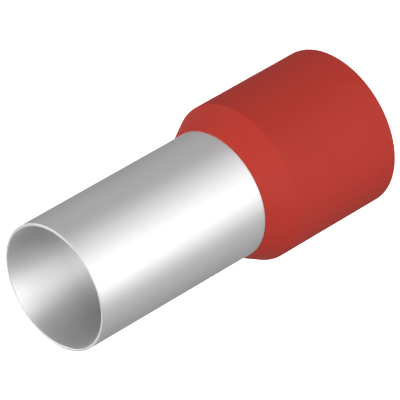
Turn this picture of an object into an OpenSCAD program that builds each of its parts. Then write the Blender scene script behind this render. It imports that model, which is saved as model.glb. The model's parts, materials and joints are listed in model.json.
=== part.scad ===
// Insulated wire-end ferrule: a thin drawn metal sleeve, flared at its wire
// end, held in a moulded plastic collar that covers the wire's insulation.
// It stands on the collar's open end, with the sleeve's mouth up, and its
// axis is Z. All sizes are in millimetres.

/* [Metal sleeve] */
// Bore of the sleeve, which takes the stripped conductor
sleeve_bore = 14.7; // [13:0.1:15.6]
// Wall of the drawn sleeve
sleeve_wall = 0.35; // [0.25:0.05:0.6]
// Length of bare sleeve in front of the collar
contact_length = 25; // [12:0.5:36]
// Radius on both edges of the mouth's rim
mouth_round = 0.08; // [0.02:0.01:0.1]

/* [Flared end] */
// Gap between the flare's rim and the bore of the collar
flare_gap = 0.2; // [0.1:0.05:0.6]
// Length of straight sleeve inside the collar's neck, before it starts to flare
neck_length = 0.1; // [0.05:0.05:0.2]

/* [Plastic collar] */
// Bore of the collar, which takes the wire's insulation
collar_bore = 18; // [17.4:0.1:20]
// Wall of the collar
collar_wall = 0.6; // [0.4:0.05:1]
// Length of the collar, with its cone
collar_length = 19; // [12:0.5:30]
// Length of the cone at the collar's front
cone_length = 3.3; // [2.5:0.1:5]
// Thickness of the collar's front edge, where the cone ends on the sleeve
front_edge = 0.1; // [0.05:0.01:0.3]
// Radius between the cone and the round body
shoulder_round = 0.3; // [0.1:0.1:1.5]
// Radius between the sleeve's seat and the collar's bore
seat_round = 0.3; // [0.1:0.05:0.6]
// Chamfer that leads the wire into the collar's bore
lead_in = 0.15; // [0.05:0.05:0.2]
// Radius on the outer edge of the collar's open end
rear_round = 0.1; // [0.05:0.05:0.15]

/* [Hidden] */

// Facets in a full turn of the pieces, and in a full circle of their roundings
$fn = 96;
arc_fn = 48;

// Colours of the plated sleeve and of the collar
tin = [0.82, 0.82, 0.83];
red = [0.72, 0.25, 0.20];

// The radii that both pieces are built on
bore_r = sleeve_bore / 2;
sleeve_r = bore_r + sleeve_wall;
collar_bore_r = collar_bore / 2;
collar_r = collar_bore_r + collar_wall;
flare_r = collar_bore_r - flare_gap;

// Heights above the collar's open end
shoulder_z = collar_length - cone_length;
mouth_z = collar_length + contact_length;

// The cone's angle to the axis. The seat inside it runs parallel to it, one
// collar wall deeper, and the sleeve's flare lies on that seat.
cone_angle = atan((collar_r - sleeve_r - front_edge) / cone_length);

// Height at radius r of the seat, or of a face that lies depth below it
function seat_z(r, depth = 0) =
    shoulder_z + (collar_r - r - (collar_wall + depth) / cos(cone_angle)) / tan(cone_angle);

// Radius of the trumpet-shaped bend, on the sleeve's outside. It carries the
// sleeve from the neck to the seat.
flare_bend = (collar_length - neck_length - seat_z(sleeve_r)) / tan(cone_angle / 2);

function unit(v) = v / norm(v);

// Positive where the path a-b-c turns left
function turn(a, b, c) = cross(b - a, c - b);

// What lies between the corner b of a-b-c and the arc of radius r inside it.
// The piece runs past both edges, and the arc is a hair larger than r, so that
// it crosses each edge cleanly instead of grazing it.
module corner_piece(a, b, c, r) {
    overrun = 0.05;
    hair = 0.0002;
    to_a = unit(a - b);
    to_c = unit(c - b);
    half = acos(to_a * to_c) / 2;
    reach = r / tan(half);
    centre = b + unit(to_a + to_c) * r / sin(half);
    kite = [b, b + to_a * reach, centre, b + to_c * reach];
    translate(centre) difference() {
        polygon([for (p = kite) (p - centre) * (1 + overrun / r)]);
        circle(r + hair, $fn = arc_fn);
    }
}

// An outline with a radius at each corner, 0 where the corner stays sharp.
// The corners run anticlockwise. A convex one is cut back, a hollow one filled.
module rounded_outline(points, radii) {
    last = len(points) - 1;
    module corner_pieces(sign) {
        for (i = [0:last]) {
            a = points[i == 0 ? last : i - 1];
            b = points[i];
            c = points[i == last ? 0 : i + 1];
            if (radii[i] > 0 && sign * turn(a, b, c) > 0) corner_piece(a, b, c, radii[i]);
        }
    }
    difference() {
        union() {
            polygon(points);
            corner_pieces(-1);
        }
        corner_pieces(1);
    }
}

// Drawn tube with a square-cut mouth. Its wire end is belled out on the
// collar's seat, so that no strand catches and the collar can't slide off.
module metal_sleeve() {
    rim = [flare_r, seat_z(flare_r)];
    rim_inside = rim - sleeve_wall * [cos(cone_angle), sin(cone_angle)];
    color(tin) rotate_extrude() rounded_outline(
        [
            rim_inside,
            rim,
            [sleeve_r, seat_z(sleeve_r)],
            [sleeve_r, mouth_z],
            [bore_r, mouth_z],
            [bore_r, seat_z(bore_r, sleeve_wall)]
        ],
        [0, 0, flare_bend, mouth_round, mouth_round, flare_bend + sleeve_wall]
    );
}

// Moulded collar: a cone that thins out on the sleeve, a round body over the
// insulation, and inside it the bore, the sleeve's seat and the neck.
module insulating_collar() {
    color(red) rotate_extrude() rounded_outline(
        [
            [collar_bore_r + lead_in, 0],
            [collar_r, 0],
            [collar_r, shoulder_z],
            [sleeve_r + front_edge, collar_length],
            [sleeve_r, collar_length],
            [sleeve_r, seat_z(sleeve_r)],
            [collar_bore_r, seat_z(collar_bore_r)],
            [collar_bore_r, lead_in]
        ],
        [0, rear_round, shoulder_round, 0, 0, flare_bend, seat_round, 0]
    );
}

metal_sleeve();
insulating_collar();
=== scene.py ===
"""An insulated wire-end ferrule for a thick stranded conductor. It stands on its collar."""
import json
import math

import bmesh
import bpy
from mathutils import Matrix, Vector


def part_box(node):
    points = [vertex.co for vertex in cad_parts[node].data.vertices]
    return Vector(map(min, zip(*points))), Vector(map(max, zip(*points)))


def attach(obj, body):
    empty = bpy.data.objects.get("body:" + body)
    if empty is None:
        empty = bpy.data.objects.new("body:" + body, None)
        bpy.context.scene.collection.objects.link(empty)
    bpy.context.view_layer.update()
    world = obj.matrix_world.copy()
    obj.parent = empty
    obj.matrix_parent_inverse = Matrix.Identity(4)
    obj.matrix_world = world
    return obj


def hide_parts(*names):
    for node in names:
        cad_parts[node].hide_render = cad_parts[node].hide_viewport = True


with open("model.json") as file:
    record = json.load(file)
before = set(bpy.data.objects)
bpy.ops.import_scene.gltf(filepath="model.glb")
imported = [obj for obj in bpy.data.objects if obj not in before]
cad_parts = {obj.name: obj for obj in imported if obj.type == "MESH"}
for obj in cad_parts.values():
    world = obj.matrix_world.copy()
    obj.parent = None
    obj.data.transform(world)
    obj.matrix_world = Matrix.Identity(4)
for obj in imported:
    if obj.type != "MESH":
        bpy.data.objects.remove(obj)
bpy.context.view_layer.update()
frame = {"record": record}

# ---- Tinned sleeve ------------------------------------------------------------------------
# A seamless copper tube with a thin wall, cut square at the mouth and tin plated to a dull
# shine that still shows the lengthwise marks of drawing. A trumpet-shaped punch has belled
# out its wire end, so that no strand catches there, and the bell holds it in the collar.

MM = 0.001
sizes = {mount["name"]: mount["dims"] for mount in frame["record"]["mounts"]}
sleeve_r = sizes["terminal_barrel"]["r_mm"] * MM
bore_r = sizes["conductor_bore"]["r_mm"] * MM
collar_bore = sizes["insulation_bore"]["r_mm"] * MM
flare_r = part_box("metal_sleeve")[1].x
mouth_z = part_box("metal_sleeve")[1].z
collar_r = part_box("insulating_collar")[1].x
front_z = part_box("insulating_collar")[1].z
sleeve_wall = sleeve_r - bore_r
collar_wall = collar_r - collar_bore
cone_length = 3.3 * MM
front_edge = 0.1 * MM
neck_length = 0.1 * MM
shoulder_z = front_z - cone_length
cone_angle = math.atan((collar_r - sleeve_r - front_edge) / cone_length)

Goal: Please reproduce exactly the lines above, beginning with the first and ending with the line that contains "are in millimetres.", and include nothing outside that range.

Expected output:
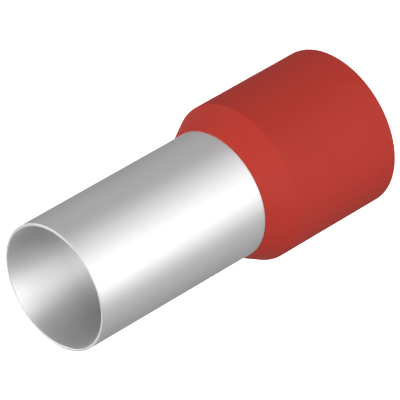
Turn this picture of an object into an OpenSCAD program that builds each of its parts. Then write the Blender scene script behind this render. It imports that model, which is saved as model.glb. The model's parts, materials and joints are listed in model.json.
=== part.scad ===
// Insulated wire-end ferrule: a thin drawn metal sleeve, flared at its wire
// end, held in a moulded plastic collar that covers the wire's insulation.
// It stands on the collar's open end, with the sleeve's mouth up, and its
// axis is Z. All sizes are in millimetres.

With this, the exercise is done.